◆ What is required
Find the line containing "The Blender code" and copy it exactly, along with every line after it up to and including the line containing "return points, ups". Copy nothing else.

◆ Data entries
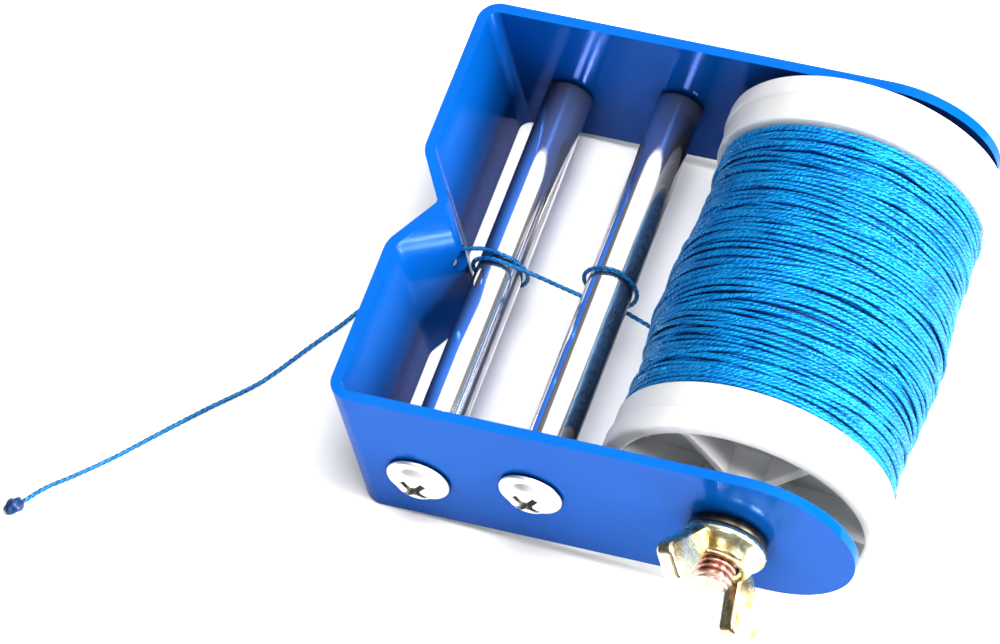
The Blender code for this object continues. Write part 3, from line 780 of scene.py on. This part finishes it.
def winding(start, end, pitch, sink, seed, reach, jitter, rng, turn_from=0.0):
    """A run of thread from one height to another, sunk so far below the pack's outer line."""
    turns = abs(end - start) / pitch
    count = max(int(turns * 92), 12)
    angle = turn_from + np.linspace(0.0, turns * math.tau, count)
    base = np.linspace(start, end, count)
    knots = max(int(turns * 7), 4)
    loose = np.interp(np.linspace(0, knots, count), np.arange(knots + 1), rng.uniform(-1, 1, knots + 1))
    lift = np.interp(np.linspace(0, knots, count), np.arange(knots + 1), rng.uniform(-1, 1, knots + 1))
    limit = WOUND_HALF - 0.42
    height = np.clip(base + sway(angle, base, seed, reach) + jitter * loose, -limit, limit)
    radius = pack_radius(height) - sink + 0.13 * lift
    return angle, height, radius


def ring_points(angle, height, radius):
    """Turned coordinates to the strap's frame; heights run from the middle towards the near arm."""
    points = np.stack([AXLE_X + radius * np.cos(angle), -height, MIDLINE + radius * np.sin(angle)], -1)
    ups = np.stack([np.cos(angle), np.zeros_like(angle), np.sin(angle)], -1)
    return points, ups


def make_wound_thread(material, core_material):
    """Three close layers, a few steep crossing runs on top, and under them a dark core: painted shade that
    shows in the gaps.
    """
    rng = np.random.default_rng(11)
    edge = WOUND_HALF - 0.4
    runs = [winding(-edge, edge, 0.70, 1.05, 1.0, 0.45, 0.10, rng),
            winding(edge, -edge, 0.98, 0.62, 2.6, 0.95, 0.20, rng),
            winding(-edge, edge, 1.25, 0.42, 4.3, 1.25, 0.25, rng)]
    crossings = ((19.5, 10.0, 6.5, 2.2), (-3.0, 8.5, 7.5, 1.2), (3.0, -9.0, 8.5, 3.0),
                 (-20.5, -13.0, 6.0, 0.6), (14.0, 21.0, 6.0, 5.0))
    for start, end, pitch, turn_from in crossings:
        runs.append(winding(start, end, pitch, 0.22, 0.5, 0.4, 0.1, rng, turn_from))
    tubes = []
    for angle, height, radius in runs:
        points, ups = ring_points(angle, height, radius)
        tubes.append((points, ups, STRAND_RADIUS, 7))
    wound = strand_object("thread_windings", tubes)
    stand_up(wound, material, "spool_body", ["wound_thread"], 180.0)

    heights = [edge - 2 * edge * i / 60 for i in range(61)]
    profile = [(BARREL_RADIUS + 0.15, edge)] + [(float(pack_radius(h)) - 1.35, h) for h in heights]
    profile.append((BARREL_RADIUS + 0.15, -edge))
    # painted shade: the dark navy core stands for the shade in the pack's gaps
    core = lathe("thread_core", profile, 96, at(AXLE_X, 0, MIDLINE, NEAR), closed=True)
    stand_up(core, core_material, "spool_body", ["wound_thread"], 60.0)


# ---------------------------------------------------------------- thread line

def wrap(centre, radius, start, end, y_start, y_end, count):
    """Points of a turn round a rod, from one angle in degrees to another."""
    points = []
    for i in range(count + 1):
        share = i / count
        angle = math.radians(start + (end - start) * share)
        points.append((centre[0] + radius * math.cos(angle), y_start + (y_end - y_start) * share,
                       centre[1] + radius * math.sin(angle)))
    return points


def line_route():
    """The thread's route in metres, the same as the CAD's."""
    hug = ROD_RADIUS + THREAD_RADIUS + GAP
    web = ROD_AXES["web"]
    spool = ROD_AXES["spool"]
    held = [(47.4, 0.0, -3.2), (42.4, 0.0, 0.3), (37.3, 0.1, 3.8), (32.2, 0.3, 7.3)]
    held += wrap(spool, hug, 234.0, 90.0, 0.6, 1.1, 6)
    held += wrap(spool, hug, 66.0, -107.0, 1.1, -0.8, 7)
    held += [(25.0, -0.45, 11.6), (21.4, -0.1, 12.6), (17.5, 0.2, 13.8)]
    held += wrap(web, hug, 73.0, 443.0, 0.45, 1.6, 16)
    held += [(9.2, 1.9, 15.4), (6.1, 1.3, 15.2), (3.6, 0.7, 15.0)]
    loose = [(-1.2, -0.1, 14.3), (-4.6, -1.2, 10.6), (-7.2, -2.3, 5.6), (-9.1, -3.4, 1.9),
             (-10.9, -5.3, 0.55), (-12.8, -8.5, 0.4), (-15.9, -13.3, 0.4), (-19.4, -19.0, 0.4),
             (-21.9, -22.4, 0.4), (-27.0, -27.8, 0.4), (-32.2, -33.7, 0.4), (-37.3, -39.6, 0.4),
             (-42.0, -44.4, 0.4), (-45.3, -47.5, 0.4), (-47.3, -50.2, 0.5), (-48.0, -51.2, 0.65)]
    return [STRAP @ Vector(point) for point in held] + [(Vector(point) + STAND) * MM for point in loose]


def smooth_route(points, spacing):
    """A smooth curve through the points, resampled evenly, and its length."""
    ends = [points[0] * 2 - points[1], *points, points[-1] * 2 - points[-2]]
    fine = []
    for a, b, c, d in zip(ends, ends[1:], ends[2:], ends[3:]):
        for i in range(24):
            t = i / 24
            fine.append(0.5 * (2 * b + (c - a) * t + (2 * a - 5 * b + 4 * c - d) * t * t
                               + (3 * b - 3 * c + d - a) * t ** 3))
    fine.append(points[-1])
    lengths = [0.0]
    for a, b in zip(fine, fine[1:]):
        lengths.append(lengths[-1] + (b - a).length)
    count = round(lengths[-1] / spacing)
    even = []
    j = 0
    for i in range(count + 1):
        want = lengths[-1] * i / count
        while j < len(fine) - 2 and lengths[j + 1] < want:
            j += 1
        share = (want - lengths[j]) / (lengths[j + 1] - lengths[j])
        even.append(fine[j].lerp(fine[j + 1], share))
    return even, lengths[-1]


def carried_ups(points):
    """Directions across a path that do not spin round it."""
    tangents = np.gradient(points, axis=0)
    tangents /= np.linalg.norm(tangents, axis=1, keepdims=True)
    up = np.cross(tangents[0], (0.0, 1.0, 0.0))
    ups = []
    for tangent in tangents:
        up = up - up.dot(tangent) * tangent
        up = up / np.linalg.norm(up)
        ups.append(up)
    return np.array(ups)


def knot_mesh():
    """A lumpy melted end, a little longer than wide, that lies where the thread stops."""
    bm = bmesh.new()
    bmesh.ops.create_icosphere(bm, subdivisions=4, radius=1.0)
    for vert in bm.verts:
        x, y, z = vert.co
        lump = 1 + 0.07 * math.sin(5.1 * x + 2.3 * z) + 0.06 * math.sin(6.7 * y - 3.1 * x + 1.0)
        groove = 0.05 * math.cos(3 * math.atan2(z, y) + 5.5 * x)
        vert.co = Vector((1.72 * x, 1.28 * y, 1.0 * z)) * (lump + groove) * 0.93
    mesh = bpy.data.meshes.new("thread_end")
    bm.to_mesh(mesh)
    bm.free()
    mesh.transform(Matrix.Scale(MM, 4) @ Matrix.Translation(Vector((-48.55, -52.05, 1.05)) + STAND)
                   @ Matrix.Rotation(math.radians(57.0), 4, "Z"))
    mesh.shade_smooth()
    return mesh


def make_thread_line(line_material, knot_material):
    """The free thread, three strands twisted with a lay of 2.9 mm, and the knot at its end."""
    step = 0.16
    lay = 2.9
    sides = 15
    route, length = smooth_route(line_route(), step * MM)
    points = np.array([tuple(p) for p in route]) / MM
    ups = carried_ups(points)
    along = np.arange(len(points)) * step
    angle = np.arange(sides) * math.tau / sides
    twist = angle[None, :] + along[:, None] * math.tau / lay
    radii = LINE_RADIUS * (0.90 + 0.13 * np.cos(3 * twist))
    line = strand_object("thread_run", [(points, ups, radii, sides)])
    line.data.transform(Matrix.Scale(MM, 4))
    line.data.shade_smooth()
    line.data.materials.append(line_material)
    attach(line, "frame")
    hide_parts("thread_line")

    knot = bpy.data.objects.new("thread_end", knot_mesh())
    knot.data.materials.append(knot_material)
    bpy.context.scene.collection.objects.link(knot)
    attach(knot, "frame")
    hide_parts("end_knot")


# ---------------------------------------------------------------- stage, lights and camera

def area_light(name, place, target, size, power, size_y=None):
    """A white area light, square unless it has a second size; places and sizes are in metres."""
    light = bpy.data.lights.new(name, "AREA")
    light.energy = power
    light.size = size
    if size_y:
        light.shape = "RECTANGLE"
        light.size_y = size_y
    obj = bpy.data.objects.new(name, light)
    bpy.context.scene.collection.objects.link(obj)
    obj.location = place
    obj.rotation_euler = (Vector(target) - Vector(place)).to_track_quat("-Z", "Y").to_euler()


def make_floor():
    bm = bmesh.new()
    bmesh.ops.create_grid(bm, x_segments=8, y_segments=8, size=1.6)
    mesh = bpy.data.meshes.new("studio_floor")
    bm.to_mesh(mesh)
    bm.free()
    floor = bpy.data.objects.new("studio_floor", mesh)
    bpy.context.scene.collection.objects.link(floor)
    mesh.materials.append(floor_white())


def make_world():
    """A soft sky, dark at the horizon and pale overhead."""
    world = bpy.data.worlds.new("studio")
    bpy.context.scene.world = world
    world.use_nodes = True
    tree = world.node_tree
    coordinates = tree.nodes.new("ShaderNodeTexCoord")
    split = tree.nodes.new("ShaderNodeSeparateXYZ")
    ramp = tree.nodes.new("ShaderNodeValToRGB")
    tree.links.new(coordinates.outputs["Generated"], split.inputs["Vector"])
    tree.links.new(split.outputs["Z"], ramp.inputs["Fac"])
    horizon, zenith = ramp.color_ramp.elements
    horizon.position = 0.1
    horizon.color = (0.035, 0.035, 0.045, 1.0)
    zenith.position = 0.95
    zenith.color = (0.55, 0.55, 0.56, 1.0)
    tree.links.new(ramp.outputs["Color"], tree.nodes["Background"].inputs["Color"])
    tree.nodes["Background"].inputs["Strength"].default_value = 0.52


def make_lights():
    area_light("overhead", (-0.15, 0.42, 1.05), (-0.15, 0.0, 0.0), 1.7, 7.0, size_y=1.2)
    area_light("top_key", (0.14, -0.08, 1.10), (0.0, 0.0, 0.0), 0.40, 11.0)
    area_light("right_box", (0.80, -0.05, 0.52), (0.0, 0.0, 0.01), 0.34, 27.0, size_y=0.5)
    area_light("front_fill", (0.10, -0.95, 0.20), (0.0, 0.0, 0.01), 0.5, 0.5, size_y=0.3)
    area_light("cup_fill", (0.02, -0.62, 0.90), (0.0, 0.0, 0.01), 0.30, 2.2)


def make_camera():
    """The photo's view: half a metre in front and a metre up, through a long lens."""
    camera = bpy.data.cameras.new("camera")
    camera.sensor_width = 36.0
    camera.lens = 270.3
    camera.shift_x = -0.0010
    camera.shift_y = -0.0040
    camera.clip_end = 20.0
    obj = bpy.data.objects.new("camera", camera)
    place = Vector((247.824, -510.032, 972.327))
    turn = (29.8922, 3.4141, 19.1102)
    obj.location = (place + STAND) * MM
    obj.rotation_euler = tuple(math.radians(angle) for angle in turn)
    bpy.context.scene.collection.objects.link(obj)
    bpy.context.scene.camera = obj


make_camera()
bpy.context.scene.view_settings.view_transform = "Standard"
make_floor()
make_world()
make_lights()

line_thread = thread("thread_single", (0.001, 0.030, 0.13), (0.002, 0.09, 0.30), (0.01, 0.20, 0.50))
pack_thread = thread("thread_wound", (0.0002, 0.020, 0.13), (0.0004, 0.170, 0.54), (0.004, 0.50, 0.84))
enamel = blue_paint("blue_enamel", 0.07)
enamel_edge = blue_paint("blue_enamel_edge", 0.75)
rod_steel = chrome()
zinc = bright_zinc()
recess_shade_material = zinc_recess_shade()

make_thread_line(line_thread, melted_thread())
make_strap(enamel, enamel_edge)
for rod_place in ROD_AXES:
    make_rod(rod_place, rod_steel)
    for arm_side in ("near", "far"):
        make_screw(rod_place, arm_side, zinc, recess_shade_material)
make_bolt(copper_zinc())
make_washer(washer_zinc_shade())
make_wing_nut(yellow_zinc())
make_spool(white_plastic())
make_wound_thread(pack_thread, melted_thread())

* * *

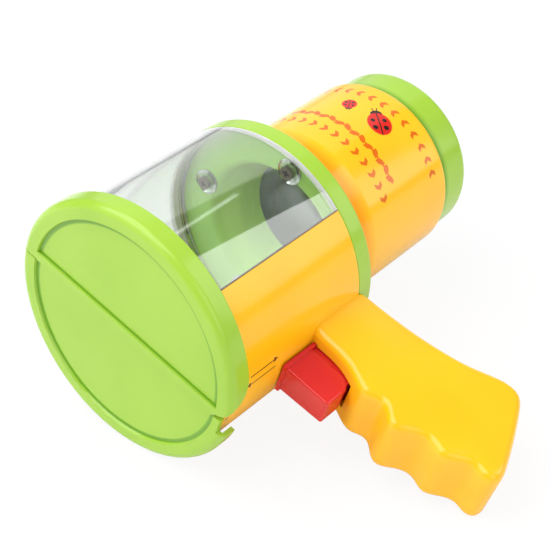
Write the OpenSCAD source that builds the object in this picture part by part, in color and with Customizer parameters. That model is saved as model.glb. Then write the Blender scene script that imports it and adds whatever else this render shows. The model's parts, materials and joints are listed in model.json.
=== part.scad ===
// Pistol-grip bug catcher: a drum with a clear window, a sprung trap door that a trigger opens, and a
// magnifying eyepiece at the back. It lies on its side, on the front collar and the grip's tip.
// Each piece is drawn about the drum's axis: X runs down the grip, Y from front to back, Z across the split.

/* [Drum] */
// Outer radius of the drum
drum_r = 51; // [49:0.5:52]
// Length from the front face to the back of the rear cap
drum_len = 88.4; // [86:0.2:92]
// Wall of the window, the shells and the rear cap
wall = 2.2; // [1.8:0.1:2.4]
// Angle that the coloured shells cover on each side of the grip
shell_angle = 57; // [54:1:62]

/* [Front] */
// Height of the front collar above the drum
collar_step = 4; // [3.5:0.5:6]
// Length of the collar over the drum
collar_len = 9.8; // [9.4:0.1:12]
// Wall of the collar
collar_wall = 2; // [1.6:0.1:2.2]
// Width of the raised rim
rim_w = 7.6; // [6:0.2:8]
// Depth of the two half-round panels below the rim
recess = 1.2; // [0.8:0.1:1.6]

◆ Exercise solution
The Blender code for this object continues. Write part 3, from line 780 of scene.py on. This part finishes it.
def winding(start, end, pitch, sink, seed, reach, jitter, rng, turn_from=0.0):
    """A run of thread from one height to another, sunk so far below the pack's outer line."""
    turns = abs(end - start) / pitch
    count = max(int(turns * 92), 12)
    angle = turn_from + np.linspace(0.0, turns * math.tau, count)
    base = np.linspace(start, end, count)
    knots = max(int(turns * 7), 4)
    loose = np.interp(np.linspace(0, knots, count), np.arange(knots + 1), rng.uniform(-1, 1, knots + 1))
    lift = np.interp(np.linspace(0, knots, count), np.arange(knots + 1), rng.uniform(-1, 1, knots + 1))
    limit = WOUND_HALF - 0.42
    height = np.clip(base + sway(angle, base, seed, reach) + jitter * loose, -limit, limit)
    radius = pack_radius(height) - sink + 0.13 * lift
    return angle, height, radius


def ring_points(angle, height, radius):
    """Turned coordinates to the strap's frame; heights run from the middle towards the near arm."""
    points = np.stack([AXLE_X + radius * np.cos(angle), -height, MIDLINE + radius * np.sin(angle)], -1)
    ups = np.stack([np.cos(angle), np.zeros_like(angle), np.sin(angle)], -1)
    return points, ups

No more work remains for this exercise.